Working with financial advisers
When assessing financial advisers, professional women typically value the ability to focus on their overall financial picture as the most important attribute — ahead of focusing on portfolio returns — according to the 2014 Affluent Women Retirement Survey by US bank Wells Fargo.
US market research company Versta Research conducted the survey of 1,872 women — between the ages of 40-79 — holding a minimum of $250,000 in household investable assets. The survey found that 40% rated the “ability of the adviser to take a holistic view” as most important, trumping both the “portfolio rate of return” and “the relationship” with the adviser
Financial advisers who are interested in attracting and retaining professional women clients should take note of these preferences in their approach to these clients. As determined in the Wells Fargo survey results, the type of advice typically sought by professional women is holistic advice.
According to Mackay, it is very rare that female clients want transaction-only advice.
“It’s typically a partnership that they’re seeking to create with me, and working together for their financial security. The really important thing is that we partner with our clients, they recognise that we’re working together, and that they have valuable input to bring to the table,” she said.
“Also, working together in the other areas such as in their family, their career, and the other aspects of what they define as wealth.”
Mackay identified that this differs from the approach taken by professional men, which is generally more transactional.
“It’s transactionally focused right down to investing decisions because that’s where they find the exciting part, whereas typically professional women realise that it’s one aspect of a greater scheme,” she said.
Winning the hearts and minds of female clients
It is important for advisers — before they begin tailoring their approach to female clients — to understand the attributes that separate the sexes. According to US wealth psychologist Kathleen Burns Kingsbury in her 2013 book How to Give Financial Advice to Women: Attracting and Retaining High-Net-Worth Female Clients, there are five main differences that should be taken into consideration when it comes to working with female clients: communication, interpersonal, learning, neuroscience, and wealth (see Figure 2).
According to Mackay, one of the most effective additional services that a financial adviser can provide as a value-add — to attract and retain professional women as clients — is extending services to their family members.
“One of the things that a lot of our clients, particularly our female clients, really appreciate is that part of our service is to give general advice to their children,” she said.

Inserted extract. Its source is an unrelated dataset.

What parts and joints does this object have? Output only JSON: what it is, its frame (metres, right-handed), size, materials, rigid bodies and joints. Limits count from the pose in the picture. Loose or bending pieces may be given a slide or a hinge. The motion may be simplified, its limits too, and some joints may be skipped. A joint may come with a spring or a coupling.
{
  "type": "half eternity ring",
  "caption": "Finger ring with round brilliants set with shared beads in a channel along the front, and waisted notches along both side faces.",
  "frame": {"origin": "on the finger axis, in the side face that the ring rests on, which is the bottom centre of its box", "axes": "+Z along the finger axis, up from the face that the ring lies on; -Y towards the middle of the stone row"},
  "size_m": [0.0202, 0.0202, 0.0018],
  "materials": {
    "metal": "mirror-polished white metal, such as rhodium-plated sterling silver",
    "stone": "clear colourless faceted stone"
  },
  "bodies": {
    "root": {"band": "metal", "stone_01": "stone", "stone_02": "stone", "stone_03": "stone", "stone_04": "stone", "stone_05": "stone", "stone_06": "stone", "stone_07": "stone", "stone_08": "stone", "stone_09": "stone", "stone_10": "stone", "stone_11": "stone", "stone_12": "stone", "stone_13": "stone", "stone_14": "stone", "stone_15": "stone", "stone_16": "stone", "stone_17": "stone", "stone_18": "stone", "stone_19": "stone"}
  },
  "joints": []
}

“Their concerns are really about the people that they care about — their parents and their children — so working with them to help their parents into appropriate accommodation and appropriate financial structures because they are generally the person in the family that gets called upon to help out.”
Mackay highlighted that technical skills are essential and clients, both female and male, won’t be fooled if they sense that these skills are lacking
“Interpersonal skills and the ability to empathise are absolutely essential because professional women are seeking a partner. They’re not seeking someone to tell them what to do,” she said.

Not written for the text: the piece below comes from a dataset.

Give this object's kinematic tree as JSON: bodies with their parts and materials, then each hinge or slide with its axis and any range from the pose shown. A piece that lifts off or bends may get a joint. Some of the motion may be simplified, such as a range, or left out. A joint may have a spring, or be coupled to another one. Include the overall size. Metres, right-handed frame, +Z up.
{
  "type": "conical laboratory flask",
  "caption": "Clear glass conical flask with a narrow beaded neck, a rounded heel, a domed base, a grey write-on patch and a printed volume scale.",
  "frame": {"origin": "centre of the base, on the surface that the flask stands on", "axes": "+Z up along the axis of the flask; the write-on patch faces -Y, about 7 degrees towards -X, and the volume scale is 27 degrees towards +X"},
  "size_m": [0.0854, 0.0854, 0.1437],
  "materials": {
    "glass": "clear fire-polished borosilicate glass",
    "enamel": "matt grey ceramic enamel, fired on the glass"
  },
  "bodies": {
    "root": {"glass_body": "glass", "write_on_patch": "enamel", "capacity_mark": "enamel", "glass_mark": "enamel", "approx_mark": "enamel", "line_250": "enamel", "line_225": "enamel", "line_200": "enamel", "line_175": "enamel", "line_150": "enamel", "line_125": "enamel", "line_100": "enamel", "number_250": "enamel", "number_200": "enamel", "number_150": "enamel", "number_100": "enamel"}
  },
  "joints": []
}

“They’re seeking someone to be their partner, to build and protect their wealth and to create confidence that they have financial security.
“The really important thing is being able to communicate in a way that they understand — the use of jargon and barriers is a real turnoff for a lot of professional women clients — because they’re smart and savvy. They’re good at their job. They don’t want someone to make them feel that they shouldn’t understand their own finances.”
Working with couples
Mackay noted that advisers should be conscious of the particular relationship dynamics when working with a couple.
“We always ask in the early days of the relationship with clients that they both come to the meetings. What we generally find is that over time, one person will take the lead, but it doesn’t mean that they’re taking the lead in only the decision-making,” she said.
“What we find sometimes is that they might take the lead in the management, but power of veto rests with the other — it’s that making sure you’re building the relationship with both members of a couple.
“If something happens to that person and they’re no longer around, you might not have a strong relationship with the female and, therefore, you might lose that relationship.”
Addressing the gender imbalance
At the end of 2015, the AFA determined that of all financial advisers in Australia, only 20% were women. Mackay shared her experience as a female in this very male-dominated industry.
“When I first started going to events with my father, it was ‘male, pale and stale’ and I was one of the only females in the room. I was certainly one of the youngest people in the room,” she said.
“I’m not so young anymore and not necessarily the youngest in the room, but it’s still overwhelmingly dominated by men. I think that’s a shame because females are great at working in the advice industry, but also clients are seeking them. If you’ve only got a choice of male advisers, then you can’t necessarily identify with a female client.
“If you’re only trying to attract a certain type of client, then that’s fine. But if you’re wanting to broaden your client base beyond what you represent, then you need to bring in people that can identify with that client base.
“There has been a huge push in our profession in recent years to encourage development of great female advisers. There are various industry awards recognising female financial advisers, which is brilliant because it inspires the next generation. In every business, that balance brings a different way of thinking.
“It’s that collaborative approach. It’s that partnership and your clients are seeing that you’re supporting diversity in your business because they’ve got daughters, they’ve got nieces, they’ve got sisters, and they want their families looked after just as well as they are.”
Mackay added that there’s no doubt that some professional women are seeking a female adviser and they are quite open about it.
“They’re seeking people that they can identify with. If someone is self-selecting and asking for a female adviser, no matter how good a male adviser is, he can’t be female. That is just the way of the world,” she said.
“That’s why if you’re building a practice with other advisers, encouraging the development of female advisers in your business is critical.”
In today’s society, women are working more, earning more and taking a more substantial role in the financial planning of their own and their families’ security.
For advisers, a sharper focus on this segment of the population and more careful tailoring of their business approach to professional women — requiring an understanding of their specific needs and willingness to approach the advice process in a way that works for them — will only be beneficial to their business over time.